カントの準備してくれた避難所に逃げ込むな
17、18世紀に科学の発達とともに、科学理念(この世界は閉じられた系であって、超越者の介在なしに成立しており、自然法則や因果律だけが世界を支配しているとする)の勢いは留まるところを知らず、人格理念(人間は絶対的に自由であり、超越者の介入を受ける必要はないとする)を圧迫するようになった。
科学理念の勢いが増せば増すほど、人間の自由は失われ、世の中は宿命論に支配されるようになった。精神の世界から物理の世界まで、すべては法則によって支配され、そこに人間の意思や、倫理や宗教の介入する隙はない、とされるようになった。
カントは、科学理念と人格理念の両立を図った。科学理念の圧迫から、人格理念を救い出そうとして、科学理念の支配する領域を厳密に定義し、人格理念の支配する領域にまで踏み込むことはできないとした。キリスト教は、人格理念の支配する領域(叡智界)に属する事柄であり、それゆえ理性の精査を受ける必要はないとし、キリスト教を啓蒙主義の攻撃から守ろうとした。
当時のクリスチャンたちは、カントの救済策を受け入れた。それ以来、キリスト教は理性のチェックを受けなくてもよい「神秘な事柄」であると考えられるようになった。
本来のキリスト教は、「非理性的」ではないし、神秘主義の領域のものでもない。キリスト教は、カントが主張するような叡智界の領域の事柄ではない。
今日のクリスチャンが、「信仰と科学」を峻別して考えるのはカントの救済策を受け入れたことに原因がある。「信仰は頭じゃないから」という言葉が口をついて出てくるのは、このような間違った救いの手にのってしまったからである。
19世紀になって進化論の攻撃を受けるようになると、このように「非理性の領域」に逃げ込む傾向はさらに強くなった。「進化は事実だ。とすると、アダムの堕落はウソか。となると、人間の罪を救済するキリストの贖いも根拠がなくなる。理性的に考えるならば、キリスト教は成立しなくなってしまうではないか。それじゃあ、カントが作ってくれた避難所に逃げ込むしかない。」と。
キリスト教は、神秘化した。
キリスト教は、理性が通用しなくてもよい神秘宗教になってしまった。
たしかに、科学側からの攻撃を受けなくてもすむようになった。「科学者の皆さん。あなたがたがいくらキリスト教を攻撃しても無駄ですよ。キリスト教は科学の領域に属するものではなく、非理性の領域に属することですから。」と述べれば逃げられるようになった。
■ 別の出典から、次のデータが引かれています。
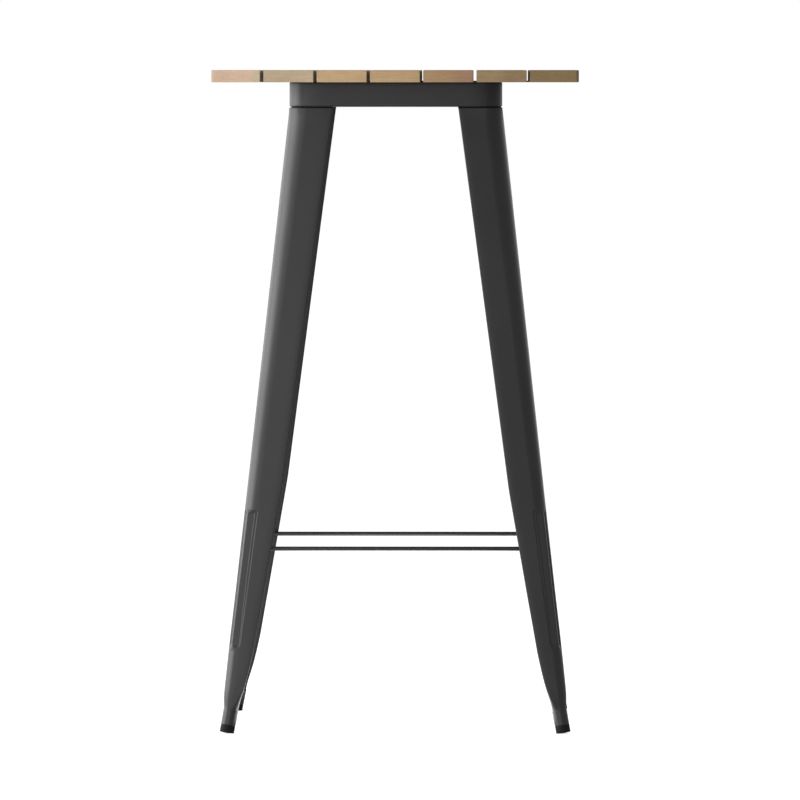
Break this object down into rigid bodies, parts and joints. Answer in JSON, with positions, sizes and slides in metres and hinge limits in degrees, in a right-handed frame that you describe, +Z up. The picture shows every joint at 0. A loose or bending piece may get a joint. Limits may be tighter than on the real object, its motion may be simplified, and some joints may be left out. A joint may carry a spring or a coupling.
{
  "type": "bar table",
  "caption": "Square bar-height table: a slatted wood top on a splayed stand of pressed steel angle legs under a rounded apron, braced low down by round rods.",
  "frame": {"origin": "on the floor under the centre of the tabletop", "axes": "+Z up to the tabletop; -Y to the front, where the slats' ends show; the slats run along Y"},
  "size_m": [0.604, 0.604, 1.093],
  "materials": {
    "slat_wood": "matt oiled",
    "powder_coat": "satin charcoal powder coat",
    "zinc_steel": "zinc plated",
    "rubber": "matt moulded"
  },
  "bodies": {
    "root": {"slat_1": "slat_wood", "slat_2": "slat_wood", "slat_3": "slat_wood", "slat_4": "slat_wood", "slat_5": "slat_wood", "slat_6": "slat_wood", "slat_7": "slat_wood", "batten_front": "powder_coat", "batten_back": "powder_coat", "apron": "powder_coat", "slat_screws": "zinc_steel", "batten_screws": "zinc_steel", "batten_nuts": "zinc_steel", "leg_nuts": "zinc_steel", "leg_bolts": "zinc_steel", "leg_washers": "zinc_steel", "corner_gusset_front_left": "powder_coat", "corner_gusset_front_right": "powder_coat", "corner_gusset_back_right": "powder_coat", "corner_gusset_back_left": "powder_coat", "leg_tab_front_left": "powder_coat", "leg_tab_front_right": "powder_coat", "leg_tab_back_right": "powder_coat", "leg_tab_back_left": "powder_coat", "leg_front_left": "powder_coat", "leg_front_right": "powder_coat", "leg_back_right": "powder_coat", "leg_back_left": "powder_coat", "ferrule_front_left": "powder_coat", "ferrule_front_right": "powder_coat", "ferrule_back_right": "powder_coat", "ferrule_back_left": "powder_coat", "foot_cap_front_left": "rubber", "foot_cap_front_right": "rubber", "foot_cap_back_right": "rubber", "foot_cap_back_left": "rubber", "stretcher_front": "powder_coat", "stretcher_back": "powder_coat", "stretcher_left": "powder_coat", "stretcher_right": "powder_coat"}
  },
  "joints": []
}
キリスト教は、日本の神社のおみくじと同レベルになってしまった。
「どうしておみくじを引いて運勢が分かるかって?なんとなくですよ。宗教は頭ではないですから。」と言って逃げられるレベルになってしまった。
当然、このような逃げ方は、科学の側からの嘲笑を誘った。「やっぱり、宗教は阿片だ。訳もわからずに、おみくじなんか引いて。そんなもので自分の未来などわかるはずはないじゃないか。もっと科学的にものを見ないといけないのだよ。キリスト教だって同じだろう。理性的な我々は、宗教などに関わりたくはないのだよ。」と言われるようになってしまった。
それ以来、キリスト教はまともな大人の信じるものではなく、無知蒙昧人の慰めとしか考えられなくなった。クリスチャン自身のセルフイメージも地に落ちた。クリスチャンは、科学にコンプレックスを抱き、科学側からの攻撃にたじたじとなってしまった。「どうせ俺達は阿片中毒ですよ。」といじけるようになってしまった。ヒューマニズム科学からの攻撃と真っ向から対決するのではなく、カントが用意してくれた「温室」の中に逃げ込む安易な道を選択したので、もはや外気に触れると生きて行けないモヤシッ子になってしまった。
キリスト教は、聖書の中の出来事が歴史的な事実であることを強力に弁証しなければならない。進化論を受け入れるならば、自分は「神秘主義者」であることを認めたことになる。「ああ、どうせ俺は理屈に合わないことを信じる夢想家ですよ。」と言う前に、「進化論者さん。進化って本当にあったのですか?証拠は?」と真っ向から対決しなければならない。
戦いを避ける敬虔主義やアルミニウス主義の神秘的キリスト教では、世界を獲得することはできない。相手は張子の虎であることに気づくべきである。敵側が用意してくれた避難所の中には緩慢な死をもたらすガスが充満している。